I eyed the cooler with suspicion.

“You got a body in that?”

“Yup,” she replied. “Several, actually.”

“So you want several small graves?”

“One big one should do nicely.”

You may wonder why I didn’t ask her who we were burying. It’s because I knew that a) I’d find out soon enough and b) we spend a lot of time burying small creatures. The birds, though hardy souls, don’t often live longer than seven years. So we’ll go a few years and then we have to do a mass burial.

I dug her a hole, with some difficulty. I don’t spend a lot of time digging graves in London, as you might imagine, and I was a bit out of practice. The Mom scoffed at my poor skills, but eventually I managed to hack away at the ground enough that we could fit everybody in.

Dr Ginsberg, Buttercup, Finch, Rose, Poppy, Rascal and a couple of their friends were laid in the hole. I took a few pictures of them as they thawed in the shallow grave.

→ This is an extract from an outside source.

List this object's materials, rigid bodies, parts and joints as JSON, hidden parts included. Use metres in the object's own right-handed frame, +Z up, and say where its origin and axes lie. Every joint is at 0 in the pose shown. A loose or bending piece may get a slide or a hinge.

Which, at the time, seemed nice and sweet but upon reflection was perhaps, slightly morbid.

But, it’ll be something The Mom can add to her charts and notes surrounding the lives of the birds. These are much more accurate than anything she’s got like that for us. Ask her if we had all our shots as kids and she’ll shrug, but if you want her to recite say, Buttercup’s family tree, she can rattle it off like nobody’s business.

“Are there any more chores like this you’ve got waiting for me? We aren’t going to do a big funeral the day I fly out are we? I don’t think that sets a good tone for a flying day.”

“No, we’re good. Repairman’s coming tomorrow, the other bodies are in the garage. I think they’ll keep til next year.”